I (m/24) have been with my girlfriend (f/23) for a little over 3 years. The relationship started off really great, but after the first six months, arguments and jealousy started creeping in – from both sides. I was a bit more jealous, but never in an extreme way.
There’s one incident that really stuck with me emotionally: We were at a party at a friend’s rec hall. I was playing ping-pong with a buddy while my girlfriend was with some others – including my best friend – at one of those boxing machines. My best friend spent like half an hour trying to beat the high score. My girlfriend was sitting with some people right in front of the machine and (maybe secretly) recorded two or three short videos of him, zooming in on him a little, and later moved those videos into a hidden folder on her phone.
A month or two later, we were on vacation. She wanted to show me a picture of her back because of an allergy. When she opened that hidden folder on her iPhone (where she keeps pics or videos she doesn’t want everyone to see – nothing bad, just selfies or other stuff she doesn’t like but still wants to keep), I suddenly recognized the background and realized there were also those videos from that party – the ones of my best friend at the boxing machine. It was those 2–3 clips.
I was shocked and didn’t even know what to say, so I went to the bathroom to calm down. When I came back, she had already realized I’d seen something and deleted the videos right away. I confronted her, and at first, she denied everything – until we found them in the trash folder. She explained that she just found it interesting how he kept hitting that machine and wanted to have a memory of it because it was like the “thing” in the room at the time, but she didn’t want me to see the videos because she thought I’d take it the wrong way – like I’d think she found him sexually attractive.

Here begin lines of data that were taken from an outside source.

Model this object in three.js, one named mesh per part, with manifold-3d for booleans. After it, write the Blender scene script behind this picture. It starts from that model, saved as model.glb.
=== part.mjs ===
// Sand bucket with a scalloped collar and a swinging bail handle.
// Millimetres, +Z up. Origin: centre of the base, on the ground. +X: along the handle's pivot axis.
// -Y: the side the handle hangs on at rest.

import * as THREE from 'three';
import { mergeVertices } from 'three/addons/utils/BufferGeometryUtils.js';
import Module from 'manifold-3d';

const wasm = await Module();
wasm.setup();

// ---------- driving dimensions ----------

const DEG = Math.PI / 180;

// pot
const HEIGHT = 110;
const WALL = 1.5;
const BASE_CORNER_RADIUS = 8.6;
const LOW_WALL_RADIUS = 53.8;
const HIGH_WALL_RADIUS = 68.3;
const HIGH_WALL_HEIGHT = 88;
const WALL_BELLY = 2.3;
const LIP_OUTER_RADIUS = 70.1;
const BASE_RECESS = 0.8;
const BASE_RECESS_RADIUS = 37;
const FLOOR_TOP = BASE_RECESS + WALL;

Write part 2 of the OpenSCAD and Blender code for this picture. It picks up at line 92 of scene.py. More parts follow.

When I saw the videos in the trash, it really bothered me that my friend was the focus. I also remembered that she followed him on Instagram around that time – maybe before, maybe after – which, in that moment, just gave me a weird feeling. She was really disappointed that I’d even question her intentions, and for her, those videos were apparently just a memory. And to be fair, she does take “memory” videos of random stuff all the time.
Back then, I felt really hurt because to me it felt like a breach of trust – mostly because of the hiding and the initial lying. After that, she did everything she could for months to rebuild my trust – letters, long talks, honest efforts, and it really meant a lot to me. Eventually, I “accepted” it, or more like pushed it aside, especially since I was busy with my studies. I also completely let go of the jealousy and, since then, we’ve had a lot of amazing moments together.
But now that I’m almost done with University and my mind is “freer,” those old thoughts are creeping back. Even though things between us are really good now and I do trust her completely, there’s still this little voice in the back of my head making me wonder – like, was there actually some kind of attraction to my best friend that I never really accepted? It’s okay to find someone attractive, but I’m afraid that she used those videos to masturbate, because would be really creepy. I also told her those Feelings and she was also really disappointed and angry about my Opinion..
I want to finally put this chapter behind me because it’s not healthy to keep thinking about it from time to time. What do you guys think – am I overreacting, or is this understandable? Would you consider this a breach of trust?
I know a lot of people will ask how I even stayed in the relationship all these years, but the thing is, we’re planning to move in together soon – that’s the next big step – and I guess my “protective” side is kicking in again..
TL;DR: Found old videos my girlfriend secretly recorded of my best friend boxing at a party years ago. She hid and deleted them but apologized and worked to regain my trust. I forgave her, but the memory is coming back now that we plan to move in together. Am I overreacting?